For investors ready to act, the most defensible entry point is a diversified basket of S-REITs spanning at least three sub-sectors — industrial, retail, and healthcare — with a combined portfolio gearing below 40% and a fixed-rate debt hedge above 70%. This configuration captures inflation-linked income growth, regulatory protection under MAS oversight, and the compounding benefit of active asset recycling, without concentrating risk in any single asset class or geography. Review your allocation before the next MAS policy window in Q1 2025.

Frequently Asked Questions

What is an S-REIT and how is it regulated in Singapore?

An S-REIT is a Singapore-listed Real Estate Investment Trust regulated by the Monetary Authority of Singapore (MAS) under the Securities and Futures Act. S-REITs must distribute at least 90% of taxable income to qualify for tax transparency and are subject to a leverage cap of 50% of total assets. They are required to appoint an independent manager and trustee, ensuring governance separation and investor protection.

How does asset recycling improve S-REIT returns for investors?

Asset recycling improves returns by allowing a REIT manager to sell mature or lower-yielding properties at or above book value and reinvest proceeds into higher-growth assets. This raises the portfolio's weighted average yield, improves distribution per unit (DPU), and reduces gearing — all of which support unit price appreciation and income sustainability over time.

Which S-REITs offer the best inflation protection in 2025?

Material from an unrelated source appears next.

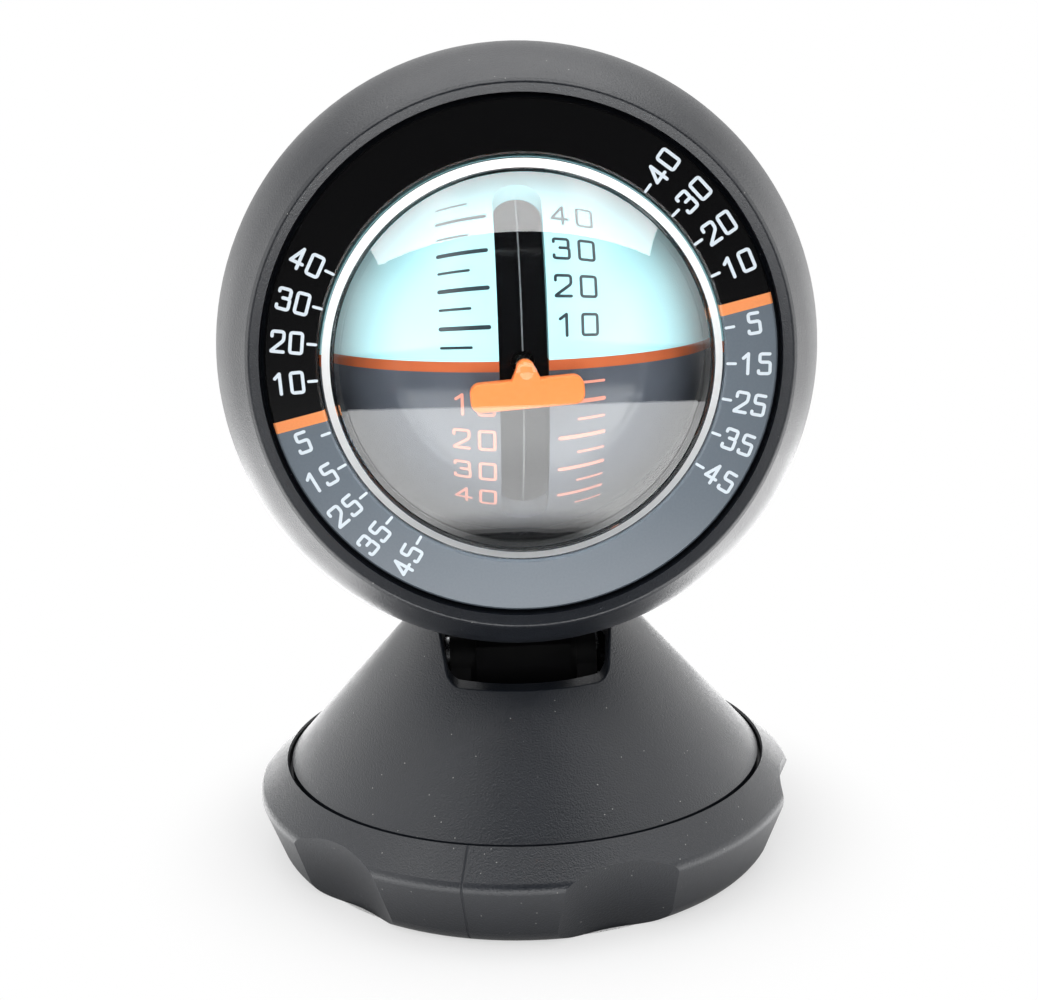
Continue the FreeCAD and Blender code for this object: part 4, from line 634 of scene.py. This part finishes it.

S-REITs with built-in rental escalation clauses, exposure to high-demand sectors such as data centres and logistics, and high fixed-rate debt ratios offer the strongest inflation protection. Keppel DC REIT, Mapletree Industrial Trust, and Parkway Life REIT are frequently cited by analysts for their structural inflation-hedging characteristics and active portfolio management.

What is the MAS leverage limit for S-REITs and why does it matter?

MAS sets a leverage limit of 50% of total assets for S-REITs, with a requirement to maintain an interest coverage ratio of at least 2.5 times to access the upper band between 45% and 50%. This limit prevents overleveraging, reduces insolvency risk during rate cycles, and ensures S-REITs maintain financial discipline — a key reason Singapore's REIT sector avoided the distress seen in less-regulated markets during 2022–2023.

How do S-REIT yields compare to direct property investment in Singapore?

S-REIT dividend yields averaged 5.5%–7.0% in 2024, compared to gross rental yields of approximately 2.8%–3.5% on Singapore private residential properties per URA data. After accounting for stamp duty, management costs, and vacancy risk in direct ownership, the risk-adjusted yield advantage of S-REITs is materially higher, particularly for investors without large capital reserves for direct property acquisition.